The complete precinct has some seventy shop premises, and there are 105,000 square feet of offices for British Telecom and the south-eastern headquarters of the Post Office. The offices are known as Grenville House and the underground service road is known as Grenville Street, both reminders of the early-nineteenth-century, cobble-fronted houses of the former Grenville Place which stood on the site. The development also includes Chartwell Court, an eighteen-storey block 298 feet tall completed in 1971 above the Cannon car-park and one of the four modern blocks which unfortunately dominate the sea-front vista. (The original plan had a second block of similar height and a third, thirty-storey, block on the sea-front.) The three multi-storey car-parks, Cannon, Churchill and Russell, provide 1,450 parking spaces; in 1990 construction of a new 572-space car-park was commenced behind the Grand Hotel.

The open area alongside Western Road has become a popular meeting place and street entertainment area, but the whole square and adjacent development, designed by Russell Diplock for contractors Taylor Woodrow, is drab and has dated badly; plans have been made for its improvement. The central square is adorned by a 30-foot concrete sculpture by William Mitchell, the ‘Spirit of Brighton’, which is intended purely as a ‘piece of fun’; it originally had a cascade of water to encourage plant growth, but in reality it epitomises the dreadful concrete redevelopment of Brighton in the 1960s and ’70s. In the adjacent pavement is the square’s inaugural plaque. At the north-eastern corner of Churchill Square, the cul-de-sac Farm Yard is a reminder of more rural days in the eighteenth century when there was indeed a farm yard on the site {18}.

Any numerical cross-references in the text above refer to resources in the Sources and Bibliography section of the Encyclopaedia of Brighton by Tim Carder.
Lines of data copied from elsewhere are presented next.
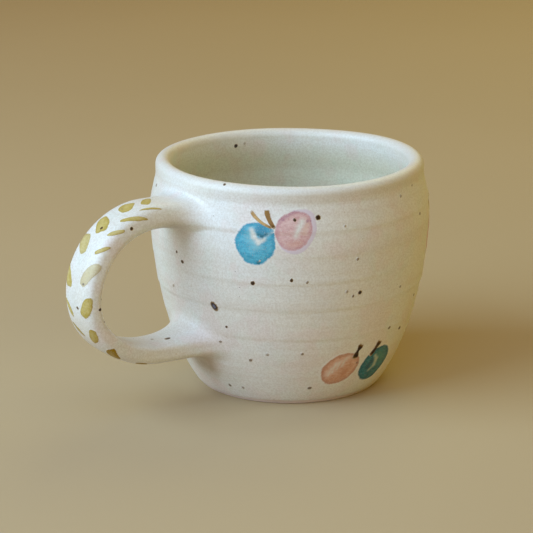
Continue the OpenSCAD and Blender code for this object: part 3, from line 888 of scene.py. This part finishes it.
def strap_section(q, section, out=0.0):
    """The strap's section at q: across and depth. It is squarer on its outer face, and pulled unevenly."""
    low_arm = smooth(q, 0.60, 0.80)
    far = 3.4 + 1.0 * smooth(q, 0.20, 0.35) * (1 - low_arm)
    ridged = np.where(np.cos(section) < 0, 3.5 - 0.6 * low_arm, far)
    square = np.where(np.sin(section) > 0, ridged, 2.5 + 3.0 * low_arm)
    half_w = STRAP_HALF_W + out + 0.16 * MM * math.sin(7 * q + 1.2) + 0.09 * MM * math.sin(17 * q)
    across, depth = oval(section, half_w, strap_half_t(q) + out, square)
    slow = 0.07 * MM * math.sin(9 * q + 0.6) + 0.05 * MM * math.sin(21 * q + 2.0)
    pulls = 0.04 * MM * np.cos(across / (1.25 * MM) + 3 * q) + 0.04 * MM * np.cos(across / (2.7 * MM) + 1)
    depth = depth + (slow + pulls * np.sign(depth)) * smooth(np.abs(depth), 0, 1.5 * MM)
    # the side that the thumb pressed leans in towards the outer face
    lean = np.where(across < 0, 0.10 * (1 - low_arm), 0)
    across = across * (1 - lean * depth / strap_half_t(q))
    return across, depth + 0.22 * MM * math.exp(-((q - 0.38) / 0.22)**2)


def strap_ring(q, section, out=0.0):
    mid, side = strap_point(q), strap_out(q)
    across, depth = strap_section(q, section, out)
    return np.stack([-(mid[0] + side[0] * depth), across, mid[1] + side[1] * depth], 1)


def on_wall(angle, z, out=0.0):
    """The wall's point at an angle counted from the handle's side, towards +Y."""
    turned = math.pi - angle
    return wall_point(np.where(turned > math.pi, turned - 2 * math.pi, turned), z, out)


def off_wall(points):
    """The other way round: angle from the handle's side, z and distance from the wall, as columns."""
    angle = np.arctan2(points[:, 1], -points[:, 0])
    away = np.hypot(points[:, 0], points[:, 1])
    z, out = points[:, 2].copy(), away - wall_radius(points[:, 2])
    for _ in range(12):
        guess = on_wall(angle, z, out)
        z += points[:, 2] - guess[:, 2]
        out += away - np.hypot(guess[:, 0], guess[:, 1])
    return np.stack([angle, z, out], 1)


def root_rings(k, section, inset, count=34):
    """Rings from the root's smear on the wall out to the plain strap: each line is a fillet."""
    root = ROOTS[k]
    across, rise = oval(section, root["across"] - 4 * inset, 1.0, 2.0)
    rise = rise * np.where(rise > 0, root["outer"], root["inner"])
    z = root["mid_z"] + (rise if k == 0 else -rise)
    edge = np.stack([np.arcsin(across / wall_radius(z)), z, np.full(len(z), ROOT_DEPTH - inset)], 1)
    inward = np.linspace(root["start"], 0.003 if k == 0 else 0.997, 40)
    lines = np.array([off_wall(strap_ring(q, section, -inset)) for q in inward])
    start = lines[0]
    step = lines[1] - start
    # where each line of the strap meets the wall, or would if it ran straight on from its last point
    foot = np.empty_like(start)
    for i in range(len(section)):
        line = lines[:, i]
        met = np.argmax(line[:, 2] <= 0) or len(line) - 1
        share = line[met - 1, 2] / max(line[met - 1, 2] - line[met, 2], 1e-9)
        foot[i] = line[met - 1] + (line[met] - line[met - 1]) * share
    foot[:, 2] = ROOT_DEPTH - inset
    outer_share = (1 + np.sin(section)) / 2
    tight = (root["tight"][1] + (root["tight"][0] - root["tight"][1]) * outer_share)[:, None]
    reach = (foot[:, 2] - start[:, 2])[:, None] / np.minimum(step[:, 2], -1e-9)[:, None]
    near = edge + (foot - edge) * tight
    leave = start + step * reach * tight
    rings = []
    for t in np.linspace(0, 1, count):
        back = 1 - t
        flat = (back**4 * edge + 4 * back**3 * t * near + 6 * back**2 * t**2 * foot
                + 4 * back * t**3 * leave + t**4 * start)
        rings.append(on_wall(*flat.T))
    return rings


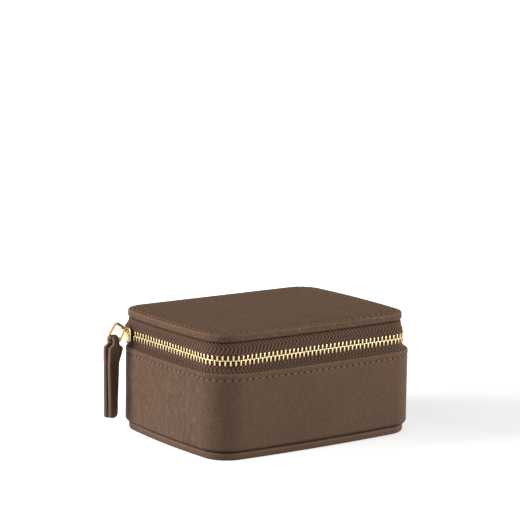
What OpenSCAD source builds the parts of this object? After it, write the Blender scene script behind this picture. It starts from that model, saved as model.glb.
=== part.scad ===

The following resource(s) is quoted as a general source for the information above: {123,124}

Comments about this page

  • I was born and bred in Brighton and until last week I never knew that the cul-de-sac at the north-eastern corner of Churchill Square was called Farm Yard, I saw it whilst sitting on a bus at the traffic lights opposite.  Are there any photos on this website of the original farm yard? I can’t believe that I had lived in Brighton over forty years and never noticed that sign on the wall before!

    By Marion Goodwin (02/02/2008)
  • I do miss the old Churchill Square. Spent many happy days down there as a teenager.

    By Jim (09/02/2008)
  • I am really enjoying looking at this site. Two of my memories of the Old Churchill Square are being dared to climb up the Spirit of Brighton on a drunken Birthday evening and having to be rescued by the Police. And who can forget the old Wishing Well it was Brighton’s meeting place and many a romance was formed there. I now live in Melbourne Australia, but I miss Brighton heaps.

    By Steve Turner (15/03/2008)
  • I used to live in Farm Yard for 10 years above a shop.  The front overlooked the Clock Tower.

    By Tim (17/06/2008)
  • I still live in Brighton, have done all my life (34 years) and remember meeting friends at the wishing well.  Have many many memories of the old Churchill Square, I do miss it.

    By Paul (02/05/2009)
  • Does anyone know what happened to the ‘Spirit of Brighton’ when the old, brutalist Churchill Square came down to be replaced by the current pastel paradise?

    By Adrian Baron (06/08/2009)
  • Adrian – I so want to know the answer to that question!

    By Paul Simpson (09/06/2010)
  • According to the following site, the sculpture was demolished by Standard Life Investments in 1992, before the redevelopment of the square 🙁 http://www.publicsculpturesofsussex.co.uk/object?id=11

    By James Thomson (22/03/2011)
  • I used to do my food shopping in Sainsburys at the back of Churchill Square in the early 70s. I used to spend £3 at the weekend and £2 on a Tuesday. It was an open windy area to walk through, but when you go back there now you can still remember – it is exactly as it was back then!

    By Jan (07/02/2012)
  • I have just been looking at the Pathe News website and there is a wonderful clip of the front of Churchill Square in the early 70s. It looks like it is taken from the top of an open top bus and starts by going up North Street. It’s obviously a weekday (or Saturday) as the shops are open but there’s hardly anyone about compared to what it’s like now – and it’s nice weather! As you come back down North Street, look out for that wonderful old bus shelter on the right, should have been preserved shouldn’t it? Go to http://www.britishpathe.com/video/shops/query/brighton

    By Paul Clarkson (21/12/2012)
  • Late 70s/80s: Oh come on let’s be honest the whole thing was a horrible concrete mess. And you only went downstairs as a dare to see if you got away with not being knifed or approached by a child molester. How Tesco’s stuck it out so long I will never know – I remember Mothercare didn’t stay too long in flick-knife alley.

    By Vos (17/05/2013)
  • I worked in Ravel in Western Road in the seventies. I was a huge David Bowie fan and used to emulate his style. I’d often be found parading round Churchill Square in my lunch break. My girlfriend at the time worked in the hairdressers in the downstairs of Miss Selfridge which was located in the corner of Churchill Square (where WH Smith’s is now). I used to get my hair Bowie cut and died red there for free by allowing the hairdressers to use me as a model. I remember causing a stir by having this done in Miss Selfridge’s window as a publicity stunt around 1975.

    By Anton Binder (15/10/2015)
  • Wow! A red Bowie, eh? I missed that one then. I too worked at Miss Selfridge but have no recall of your window modelling day. It must have been after I left in April ’75.

    By Sandra Bohtlingk (16/10/2015)
  • This brings me back fond memories of childhood and partly mis-spent youth. I really do miss the old Churchill Square, even though it was a rather ugly concrete jungle.

    Tim who used to live in Farm Yard: if you went to St Paul’s School, you were in the year above me.

    By Waiman Lee (20/04/2020)
  • Does anyone else remember the hot pie counter in Tesco at the back of the Square?

    Their hot pies were the best I’ve ever eaten from any supermarket, pie shop, bakery etc. They were simply the best. My favourites were the chicken and mushroom and beef curry pies. They were always hot with big chucky pieces of meat inside. The beef curry pies were especially scrumptious, it had a spicy greenish curry sauce with succulent chunks of beef.

    I assume that Tesco actually had a baker who knew that those unique recipes and hand made them every day. If only another shop had those recipes. They just don’t make them like they used to.